==== RECORDED DATA ====
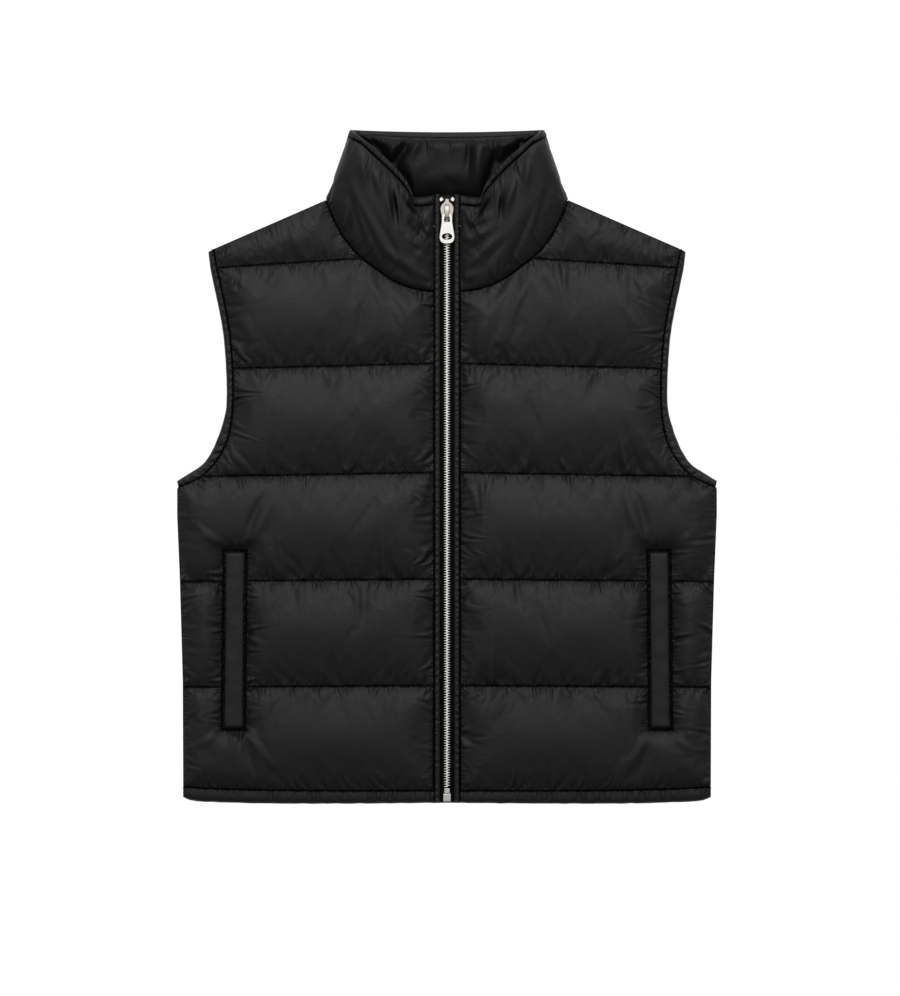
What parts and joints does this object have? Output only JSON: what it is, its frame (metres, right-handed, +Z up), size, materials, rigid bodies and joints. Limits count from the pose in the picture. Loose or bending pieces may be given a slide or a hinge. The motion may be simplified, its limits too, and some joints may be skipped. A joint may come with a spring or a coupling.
{
  "type": "puffer vest",
  "caption": "Sleeveless padded vest with a stand-up collar, quilted across, zipped to the top, with upright welt pockets.",
  "frame": {"origin": "middle of the laid-out vest's box, on the surface that it lies on", "axes": "+Z up from that surface through the front, +Y from the hem to the collar, +X towards the wearer's left"},
  "size_m": [0.54, 0.6738, 0.0393],
  "materials": {
    "shell_cloth": "fine black satin nylon, softly shining",
    "lining_cloth": "smooth shiny black lining",
    "zip_tape": "matt black woven tape",
    "nickel": "warm polished nickel"
  },
  "bodies": {
    "vest": {"front_left": "shell_cloth", "front_right": "shell_cloth", "back": "shell_cloth", "collar": "shell_cloth", "armhole_front_left": "shell_cloth", "armhole_front_right": "shell_cloth", "armhole_back_left": "shell_cloth", "armhole_back_right": "shell_cloth", "hem_front_left": "shell_cloth", "hem_front_right": "shell_cloth", "hem_back": "shell_cloth", "pocket_welt_left": "shell_cloth", "pocket_welt_right": "shell_cloth", "placket_left": "shell_cloth", "placket_right": "shell_cloth", "collar_lining": "lining_cloth", "zip_tape_left": "zip_tape", "zip_tape_right": "zip_tape", "zip_chain": "nickel", "insertion_pin": "nickel", "retainer_box": "nickel", "top_stop_left": "nickel", "top_stop_right": "nickel", "slider": "nickel"},
    "tab": {"pull_tab": "nickel"}
  },
  "joints": [
    {"name": "pull_tab_hinge", "type": "hinge", "parent": "vest", "child": "tab", "pos_m": [0, 0.2513, 0.0249], "axis": [-1, 0, 0], "range_deg": [0, 140]}
  ]
}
====
* _BRIEF_:
Return the listing above word for word.

* _RESPONSE TO THE TASK_:
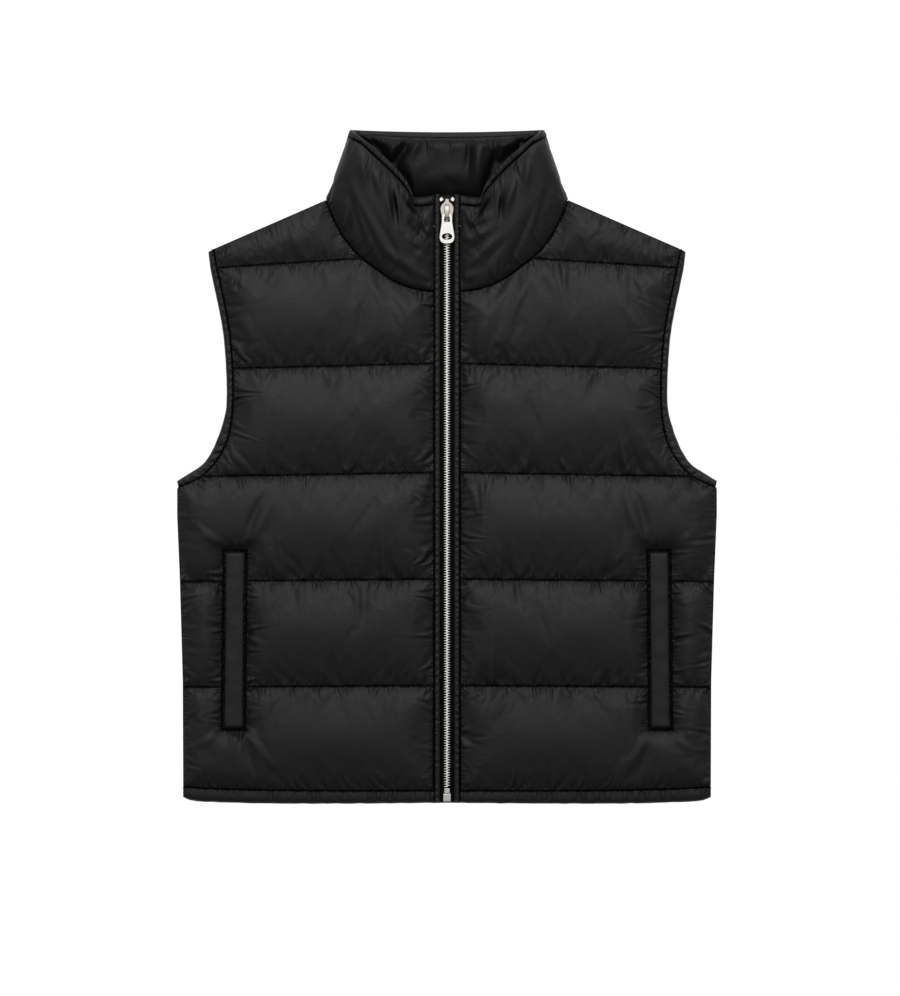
What parts and joints does this object have? Output only JSON: what it is, its frame (metres, right-handed, +Z up), size, materials, rigid bodies and joints. Limits count from the pose in the picture. Loose or bending pieces may be given a slide or a hinge. The motion may be simplified, its limits too, and some joints may be skipped. A joint may come with a spring or a coupling.
{
  "type": "puffer vest",
  "caption": "Sleeveless padded vest with a stand-up collar, quilted across, zipped to the top, with upright welt pockets.",
  "frame": {"origin": "middle of the laid-out vest's box, on the surface that it lies on", "axes": "+Z up from that surface through the front, +Y from the hem to the collar, +X towards the wearer's left"},
  "size_m": [0.54, 0.6738, 0.0393],
  "materials": {
    "shell_cloth": "fine black satin nylon, softly shining",
    "lining_cloth": "smooth shiny black lining",
    "zip_tape": "matt black woven tape",
    "nickel": "warm polished nickel"
  },
  "bodies": {
    "vest": {"front_left": "shell_cloth", "front_right": "shell_cloth", "back": "shell_cloth", "collar": "shell_cloth", "armhole_front_left": "shell_cloth", "armhole_front_right": "shell_cloth", "armhole_back_left": "shell_cloth", "armhole_back_right": "shell_cloth", "hem_front_left": "shell_cloth", "hem_front_right": "shell_cloth", "hem_back": "shell_cloth", "pocket_welt_left": "shell_cloth", "pocket_welt_right": "shell_cloth", "placket_left": "shell_cloth", "placket_right": "shell_cloth", "collar_lining": "lining_cloth", "zip_tape_left": "zip_tape", "zip_tape_right": "zip_tape", "zip_chain": "nickel", "insertion_pin": "nickel", "retainer_box": "nickel", "top_stop_left": "nickel", "top_stop_right": "nickel", "slider": "nickel"},
    "tab": {"pull_tab": "nickel"}
  },
  "joints": [
    {"name": "pull_tab_hinge", "type": "hinge", "parent": "vest", "child": "tab", "pos_m": [0, 0.2513, 0.0249], "axis": [-1, 0, 0], "range_deg": [0, 140]}
  ]
}